Moreover, the sole bill provided in relation to Kurt Richards, Esq. consists of an inappropriate summary of billing that reflects a credit balance to Wife. See Mimran v. Mimran, 83 AD3d 550 (2d Dept. 2011); see also, Darvas v. Darvas, 242 AD2d 554 (2d Dept. 1997). The sole bill relating to Margaret Stanton, Esq. does not cover the entirety of her representation, and does not indicate the disposition of her retainer. For these reasons, Wife's application for reimbursement for counsel fees relating to her prior attorneys is hereby denied.

This Decision on the issue of counsel fees has considered, and is intended to adjudicate, all pending applications made by Wife's various attorneys during the course of this divorce proceeding.

[*28]Conclusion

For the detailed reasons set forth above, a Judgment of Divorce is granted to Plaintiff Wife on the grounds that the marriage has broken down irretrievably pursuant to DRL §170(7). As to ancillary relief: Wife is granted rehabilitative maintenance in the amount of $4,000 a month for a period of two years, to be followed by a period of durational maintenance in the amount of $3,000 a month for a period of ten years. Wife is hereby granted an award of child support in the amount of $465 a week until the subject child M.S. attains the age of 21 at which time the child support amount will automatically reduce to the sum of $316 a week. The equitable distribution of the assets that the parties accumulated during the marriage shall be distributed as delineated herein. Wife's application for a Final Order of Protection is hereby granted for a period of five years.
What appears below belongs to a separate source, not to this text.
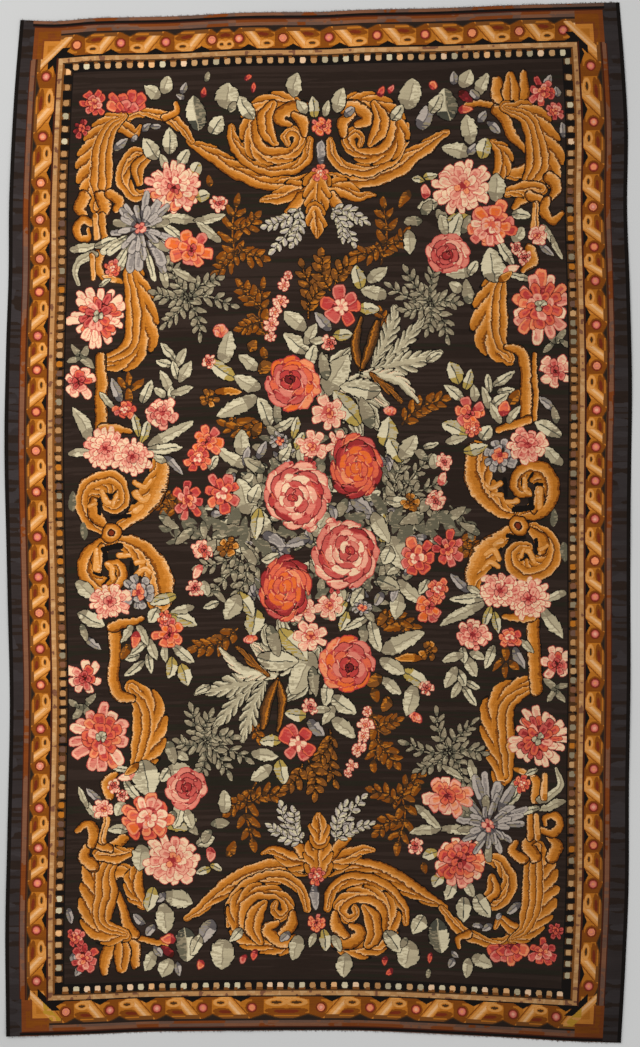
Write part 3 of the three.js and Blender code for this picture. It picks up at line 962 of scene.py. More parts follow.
CORNER_SCROLLS = [
    # Upper left corner: the arm, the long leaf and its lumps, the hook and the inner curl
    ([(124, 120), (136, 112), (152, 113), (168, 117), (182, 128), (194, 141)],
     (10, 11, 10, 11, 10, 5), 2, 4, 1), ([(166, 117), (176, 113), (175, 104)], (8, 7, 4), 1),
    ([(112, 122), (124, 128), (134, 135), (140, 128)], (12, 14, 10, 5), 2),
    ([(124, 116), (108, 126), (98, 146), (95, 168), (96, 190), (99, 206)],
     (8, 22, 32, 38, 34, 16), 5, 8, 1), ([(84, 196), (79, 209), (86, 217)], (12, 13, 7), 1),
    ([(100, 196), (106, 209), (100, 216)], (12, 13, 7), 1),
    ([(110, 194), (119, 203), (116, 211)], (10, 11, 6), 1),
    ([(92, 224), (84, 221), (76, 229), (80, 238), (89, 237), (89, 230)], (8, 9, 8, 8, 7, 4), 1),
    ([(103, 216), (103, 243)], (7, 6), 1),
    ([(150, 194), (134, 195), (123, 182), (124, 164), (135, 152), (146, 154)],
     (8, 13, 14, 13, 11, 7), 2, 5, 1), ([(146, 158), (137, 168), (139, 182)], (10, 15, 8), 2),
    # Upper right corner: the bar, the cup, the long leaf, its lumps, the hook and the crescent
    ([(468, 105), (484, 104), (500, 106)], (6, 7, 8), 1),
    ([(511, 106), (500, 97), (497, 80)], (12, 15, 8), 1),
    ([(513, 105), (523, 93), (524, 75)], (11, 14, 8), 1),
    ([(511, 106), (510, 90), (509, 77)], (11, 18, 10), 2),
    ([(497, 110), (505, 121), (513, 137), (524, 150)], (11, 11, 9, 6), 1),
    ([(502, 172), (514, 173), (526, 169), (536, 158)], (8, 14, 13, 6), 1, 3, 1),
    ([(506, 109), (528, 114), (538, 131), (543, 151), (542, 170), (528, 190)],
     (12, 24, 31, 38, 35, 18), 5, 6, -1), ([(531, 196), (521, 200), (514, 207)], (9, 11, 6), 1),
    ([(508, 193), (524, 189), (540, 188)], (9, 17, 12), 2, 3, 1),
    ([(548, 176), (556, 186), (551, 198)], (12, 12, 7), 1),
    ([(530, 196), (540, 200), (541, 208)], (9, 10, 7), 1),
    ([(547, 200), (545, 212), (552, 221), (562, 213)], (9, 12, 8, 5), 1),
    ([(536, 204), (535, 228)], (7, 6), 1),
    ([(492, 142), (502, 152), (503, 166), (497, 180)], (8, 18, 18, 8), 2, 4, -1),
    ([(530, 250), (533, 262), (524, 270)], (10, 12, 6), 1),
]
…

Wife's application to hold Husband in civil contempt is denied, however as Husband has been found to be in criminal contempt, he shall be required to pay a fine in the amount of $1,000 as indicated herein. Wife's application for a final award of counsel fees is granted, in part, in the amount of $35,539 to be paid as indicated herein.

All other issues not specifically addressed or decided herein are hereby denied. The Court has considered all pending motions that have been referred to this trial and finds that they have been adjudicated by the terms of this Decision. To the extent that any application has been referred to trial, and not specifically addressed herein, that application is hereby denied.
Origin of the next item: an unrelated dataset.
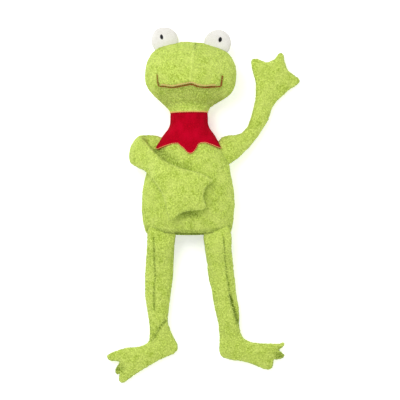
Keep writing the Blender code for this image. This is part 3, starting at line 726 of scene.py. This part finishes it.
def inside_outline(x, y, outline):
    """Whether each place in plan is inside a closed outline."""
    found = np.zeros(x.shape, bool)
    n = len(outline)
    for i in range(n):
        (x0, y0), (x1, y1) = outline[i], outline[(i + 1) % n]
        if y0 == y1:
            continue
        hit = (y0 > y) != (y1 > y)
        found ^= hit & (x < (x1 - x0) * (y - y0) / (y1 - y0) + x0)
    return found


def rounded(outline, step=0.8, passes=2):
    """A closed outline with its corners softened, as close evenly spaced points."""
    p = np.array(outline, float)
    for _ in range(passes):
        q = np.roll(p, -1, axis=0)
        p = np.stack([0.84 * p + 0.16 * q, 0.16 * p + 0.84 * q], 1).reshape(-1, 2)
    closed = np.concatenate([p, p[:1]])
    s = np.concatenate([[0], np.cumsum(np.linalg.norm(np.diff(closed, axis=0), axis=1))])
    t = np.arange(0, s[-1] - step / 2, s[-1] / round(s[-1] / step))
    return np.stack([np.interp(t, s, closed[:, 0]), np.interp(t, s, closed[:, 1])], -1)


def swell(outline, cell=1.0, steps=1500):
    """How a stuffed shape rises over a flat outline: the height of a cushion that full, as a grid."""
    low, high = outline.min(0) - 3 * cell, outline.max(0) + 3 * cell
    nx, ny = np.ceil((high - low) / cell).astype(int)
    gx, gy = np.meshgrid(low[0] + cell * np.arange(nx), low[1] + cell * np.arange(ny), indexing="ij")
    within = inside_outline(gx, gy, outline)
    u = np.zeros((nx, ny))
    for _ in range(steps):
        mean = (np.roll(u, 1, 0) + np.roll(u, -1, 0) + np.roll(u, 1, 1) + np.roll(u, -1, 1)) / 4
        u = np.where(within, u + (mean + cell * cell / 4 - u), 0)
    return low, cell, u


def sample(grid, x, y):
    """The grid's height at each place, between its points."""
    low, cell, u = grid
    i, j = (x - low[0]) / cell, (y - low[1]) / cell
    i0, j0 = np.floor(i).astype(int), np.floor(j).astype(int)
    a, b = i - i0, j - j0
    return ((1 - a) * (1 - b) * u[i0, j0] + a * (1 - b) * u[i0 + 1, j0]
            + (1 - a) * b * u[i0, j0 + 1] + a * b * u[i0 + 1, j0 + 1])


def pillow(outline, plump, cell=CELL, hollow=(), dark=()):
    """A stuffed shape over an outline: plan places, half heights, painted shade, and faces of its two skins.

    plump(x, y) is how full it is, hollow lists the lines of its grooves in plan with a depth and a width, and
    dark lists round places that get painted shade, with a width.
    """
    edge = rounded(outline)
    grid = swell(edge)
    low, high = edge.min(0), edge.max(0)
    rows = np.arange(low[1], high[1], cell * 0.87)
    inner = []
    for k, y in enumerate(rows):
        x = np.arange(low[0] + (k % 2) * cell / 2, high[0], cell)
        inner.append(np.stack([x, np.full(len(x), y)], -1))
    inner = np.concatenate(inner)
    inner = inner[inside_outline(inner[:, 0], inner[:, 1], edge)]
    r = np.full(len(inner), 1e9)
    for k in range(len(edge)):
        r = np.minimum(r, (inner[:, 0] - edge[k, 0]) ** 2 + (inner[:, 1] - edge[k, 1]) ** 2)
    inner = inner[r > (0.55 * cell) ** 2]
    flat = np.concatenate([edge, inner])
    made = delaunay_2d_cdt([Vector(v) for v in flat.tolist()], [], [list(range(len(edge)))], 1, 1e-4, False)
    flat = np.array([tuple(v) for v in made[0]])
    faces = np.array([f for f in made[2] if len(f) == 3])
    middle = flat[faces].mean(1)
    faces = faces[inside_outline(middle[:, 0], middle[:, 1], edge)]
    a, b, c = (flat[faces[:, k]] for k in range(3))
    flip = np.cross(b - a, c - a) < 0
    faces[flip] = faces[flip][:, ::-1]
    on_edge = np.zeros(len(flat), bool)
    uses = {}
    for f in faces.tolist():
        for k in range(3):
            e = (f[k], f[(k + 1) % 3])
            uses[tuple(sorted(e))] = uses.get(tuple(sorted(e)), 0) + 1
    for e, times in uses.items():
        if times == 1:
            on_edge[list(e)] = True
    x, y = flat[:, 0], flat[:, 1]
    rise = np.sqrt(np.maximum(2 * sample(grid, x, y), 0)) * plump(x, y)
    rise[on_edge] = 0
    # painted shade in the grooves and creases, at the listed places and along the outline's edge, less on the
    # under skin; a groove's seam line is also darker
    shade = np.zeros(len(flat))
    for line, depth, width in hollow:
        r, _along = distance_to(np.array(line, float), x, y)
        g = bump(r, width)
        rise -= depth * g * (rise > depth)
        shade += 0.5 * g
    for (tx, ty), width in dark:
        shade += 0.55 * bump(np.hypot(x - tx, y - ty), width)
    shade += 0.25 * on_edge
    other = np.arange(len(flat))
    other[~on_edge] = len(flat) + np.arange((~on_edge).sum())
    free = ~on_edge
    places = np.concatenate([flat, flat[free]])
    heights = np.concatenate([rise, -rise[free]])
    shades = np.concatenate([shade, 0.6 * shade[free]])
    skin = np.concatenate([faces, other[faces][:, ::-1]])
    return places, heights, np.clip(shades, 0, 0.9), skin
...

Defendant Husband is hereby directed to file a Judgment of Divorce together with Findings of Fact and Conclusions of Law, annexing this Decision, within 30 days. Counsel is directed to file the Judgment of Divorce directly to chambers.

This Constitutes the Decision of the Court.

Dated:September 1, 2015

E N T E R:

__________________________________

HON. CATHERINE M. DIDOMENICO



Acting Justice Supreme Court Footnotes

Footnote 1:The transcript from this hearing was referred by this Court to the Richmond County District Attorney's Office.

Footnote 2:Wife testified as to the value of the jewelry as follows: a diamond heart necklace worth $299, small wedding band worth $3,999, diamond wedding band worth $2,900, heart charm bracelet worth $186, gold link bracelet worth $298, a gold bracelet worth $421, diamond tennis bracelet worth $6,887, diamond heart bracelet worth $250, engagement ring worth. $6,799, Rolex watch worth. $7,559, and small gold cross worth approx. $185. (Tr. 2/7/14 pp. 151-163).

Footnote 3:While Husband initially testified that the boat sold for over $60,000 the Court credits his testimony as offered on December 16th after he reviewed the documents pertaining to the sale.

Footnote 4:While the Preclusion Order prevented Husband from offering evidence in relation to the value of his business, the questions posed were related to his income, and were asked by Wife's attorney which would amount to a waiver of the Order as it related to those questions.

Footnote 5:Water and Sewer total of $1,850 (37x$50); Con Edison total of $13,246 (37x$358); National Grid total of $3,700 (37 x $100) and Verizon total of $8,473 (37x $229)

Footnote 6:Wife's application to hold Husband in contempt for his attempt to purchase a firearm need not be denied on this ground as there is no necessity to address alternative remedies in relation to a finding of criminal contempt.